* _INSTRUCTIONS FOR THE TASK_: Present the data once more in exactly its original form.

* _SUPPLIED MATERIAL_:
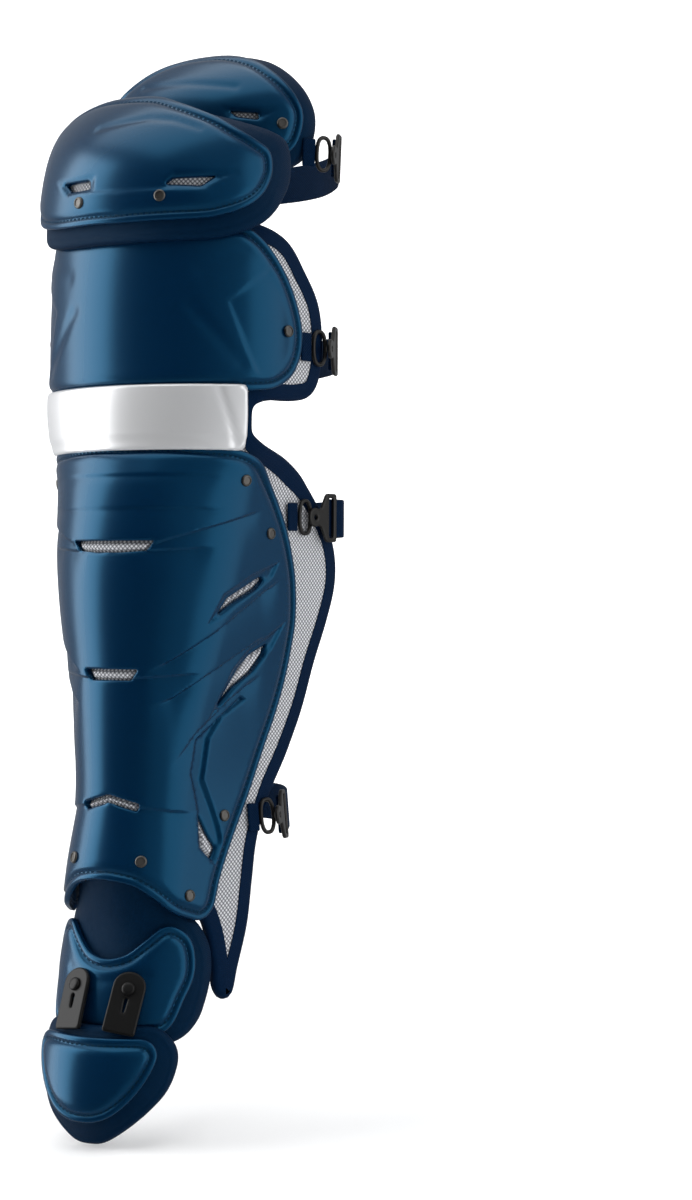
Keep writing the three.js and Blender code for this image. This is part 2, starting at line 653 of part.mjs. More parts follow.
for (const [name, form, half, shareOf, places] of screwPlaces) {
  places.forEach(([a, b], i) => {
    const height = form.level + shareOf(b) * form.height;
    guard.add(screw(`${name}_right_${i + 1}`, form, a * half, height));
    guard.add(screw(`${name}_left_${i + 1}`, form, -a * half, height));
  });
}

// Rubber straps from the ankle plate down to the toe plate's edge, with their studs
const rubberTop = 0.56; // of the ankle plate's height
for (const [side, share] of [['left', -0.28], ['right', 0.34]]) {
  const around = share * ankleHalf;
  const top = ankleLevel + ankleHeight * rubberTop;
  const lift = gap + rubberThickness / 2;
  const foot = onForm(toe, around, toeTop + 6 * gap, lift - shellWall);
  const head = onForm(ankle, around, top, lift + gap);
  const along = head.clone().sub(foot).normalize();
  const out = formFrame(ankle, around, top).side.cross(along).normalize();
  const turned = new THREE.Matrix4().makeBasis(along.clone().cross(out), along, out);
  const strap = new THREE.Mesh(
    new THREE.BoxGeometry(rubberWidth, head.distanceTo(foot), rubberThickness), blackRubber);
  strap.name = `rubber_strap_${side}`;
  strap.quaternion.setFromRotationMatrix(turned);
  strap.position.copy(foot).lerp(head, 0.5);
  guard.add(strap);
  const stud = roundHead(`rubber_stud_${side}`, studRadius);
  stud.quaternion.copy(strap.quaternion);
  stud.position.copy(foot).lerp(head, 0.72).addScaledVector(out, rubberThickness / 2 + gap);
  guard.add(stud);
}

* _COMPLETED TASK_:
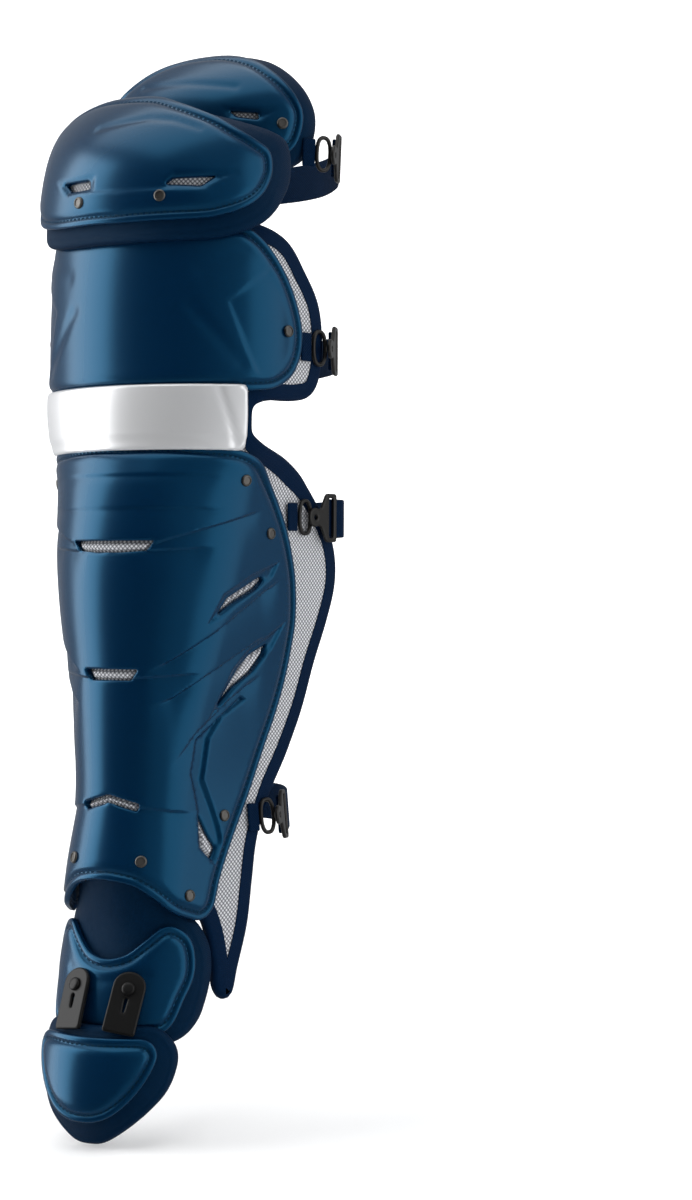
Keep writing the three.js and Blender code for this image. This is part 2, starting at line 653 of part.mjs. More parts follow.
for (const [name, form, half, shareOf, places] of screwPlaces) {
  places.forEach(([a, b], i) => {
    const height = form.level + shareOf(b) * form.height;
    guard.add(screw(`${name}_right_${i + 1}`, form, a * half, height));
    guard.add(screw(`${name}_left_${i + 1}`, form, -a * half, height));
  });
}

// Rubber straps from the ankle plate down to the toe plate's edge, with their studs
const rubberTop = 0.56; // of the ankle plate's height
for (const [side, share] of [['left', -0.28], ['right', 0.34]]) {
  const around = share * ankleHalf;
  const top = ankleLevel + ankleHeight * rubberTop;
  const lift = gap + rubberThickness / 2;
  const foot = onForm(toe, around, toeTop + 6 * gap, lift - shellWall);
  const head = onForm(ankle, around, top, lift + gap);
  const along = head.clone().sub(foot).normalize();
  const out = formFrame(ankle, around, top).side.cross(along).normalize();
  const turned = new THREE.Matrix4().makeBasis(along.clone().cross(out), along, out);
  const strap = new THREE.Mesh(
    new THREE.BoxGeometry(rubberWidth, head.distanceTo(foot), rubberThickness), blackRubber);
  strap.name = `rubber_strap_${side}`;
  strap.quaternion.setFromRotationMatrix(turned);
  strap.position.copy(foot).lerp(head, 0.5);
  guard.add(strap);
  const stud = roundHead(`rubber_stud_${side}`, studRadius);
  stud.quaternion.copy(strap.quaternion);
  stud.position.copy(foot).lerp(head, 0.72).addScaledVector(out, rubberThickness / 2 + gap);
  guard.add(stud);
}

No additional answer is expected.